The story of an unlikely encounter, it stars Marion Cotillard as Steph, a show trainer of orca whales at a Cote d'Azur resort. When a tragic accident at the pool deprives her of both legs, she comes close to despair; instead, she contacts a bouncer named Ali (Matthias Schoenaerts) who rescued her in a nightclub brawl some months previously.

Ali is a meathead, a one-night stander and a pretty awful father to his six-year-old son, whom he mostly leaves in his sister's care. But he's a great unpatronising friend to Steph, taking her out to swim and even offering his sexual services when she worries about her feeling (or lack of) "down there".

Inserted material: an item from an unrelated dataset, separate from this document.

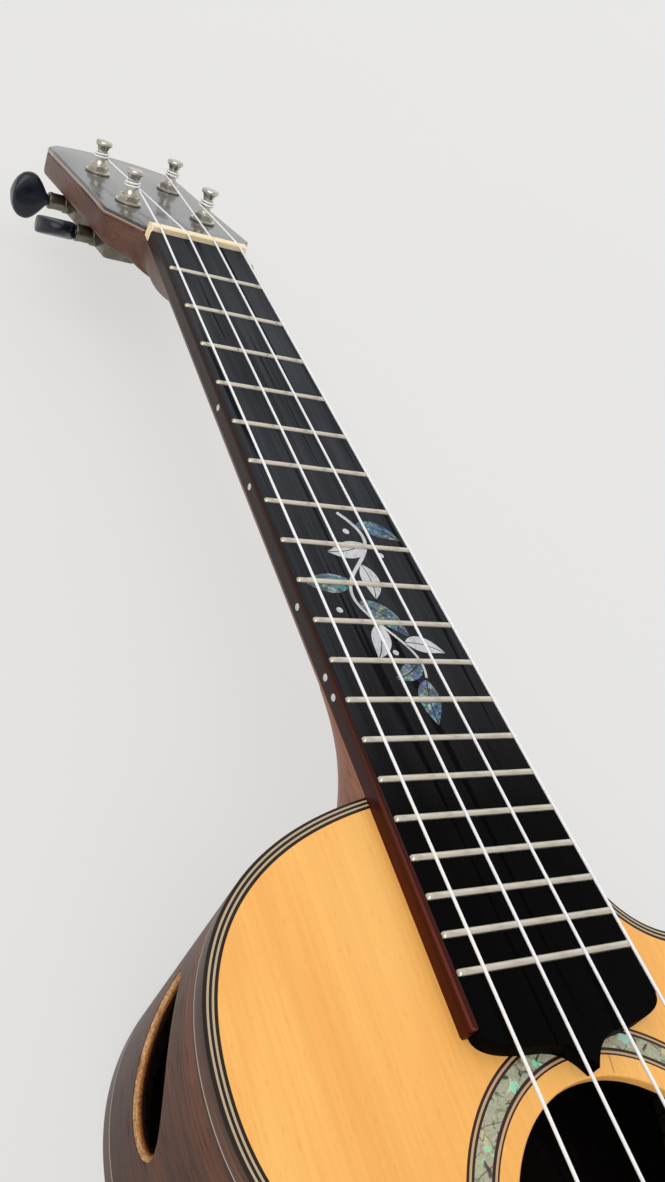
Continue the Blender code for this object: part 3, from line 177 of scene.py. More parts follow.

The romantic fuse is lit – can it go the distance? Audiard and his co-writer Thomas Bidegain are adapting from Craig Davidson's book of short stories, which may explain the slightly disjointed feel of the film.

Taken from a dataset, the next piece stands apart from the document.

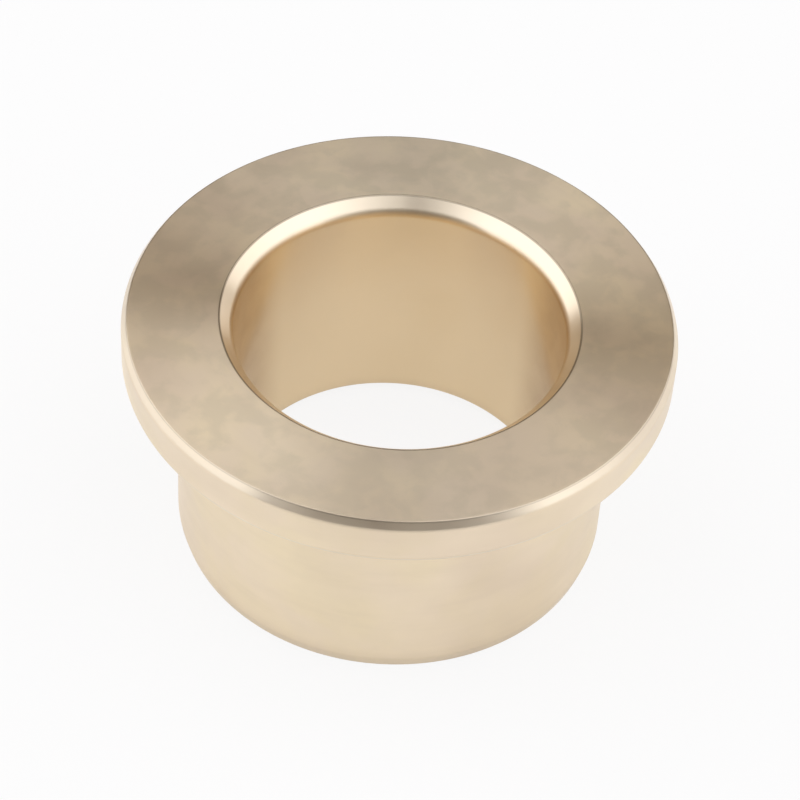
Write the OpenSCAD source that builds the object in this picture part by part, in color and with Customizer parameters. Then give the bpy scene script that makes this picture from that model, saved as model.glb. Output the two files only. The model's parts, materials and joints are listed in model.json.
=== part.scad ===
// Flanged plain bearing bush, turned from one bar of bronze.
// It stands on its barrel end: the origin is the centre of that end face,
// and +Z runs along the bore towards the flange.

/* [Barrel] */
// Outside diameter of the barrel, which is pressed into a housing
barrel_d = 40; // [30:0.5:46]
// Thickness of the wall between the barrel and the running bore
wall = 5; // [2:0.25:10]
// Length over all, from the barrel end to the flange face
bush_length = 25; // [12:0.5:60]
// Length of the tapered lead-in at the barrel end
lead_in_length = 1.15; // [0.3:0.05:3]
// Slope of the lead-in against the axis, in degrees
lead_in_angle = 15; // [5:1:30]

/* [Bore] */
// Width and depth of the 45 degree chamfer where the bore meets the flange face
bore_mouth_chamfer = 1.25; // [0.3:0.05:2.5]
// Width and depth of the 45 degree chamfer where the bore meets the barrel end
bore_foot_chamfer = 1.1; // [0.2:0.05:1.5]

/* [Flange] */
// Outside diameter of the flange
flange_d = 50; // [44:0.5:70]
// Thickness of the flange, from its seat to its face
flange_thickness = 5; // [2.5:0.25:9]
// Width of the bevel on both rims of the flange, measured along the radius
rim_bevel_width = 0.5; // [0.2:0.05:1]
// Height of the bevel on both rims of the flange, measured along the axis
rim_bevel_height = 0.8; // [0.2:0.05:1.1]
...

Themes keep bumping up against one another – disability, fatherhood, fidelity, independence – while Ali's burgeoning career as a bareknuckle fighter jostles for space with a subplot about workers' exploitation.

At times melodrama is allowed to bully its way through, and there's a moment of pure Rocky schmaltz to make you wonder if Audiard isn't pitching to the box-office. Cotillard's superb performance keeps the film more or less honest – don't be surprised to see her tipped as favourite for a Best Actress Oscar.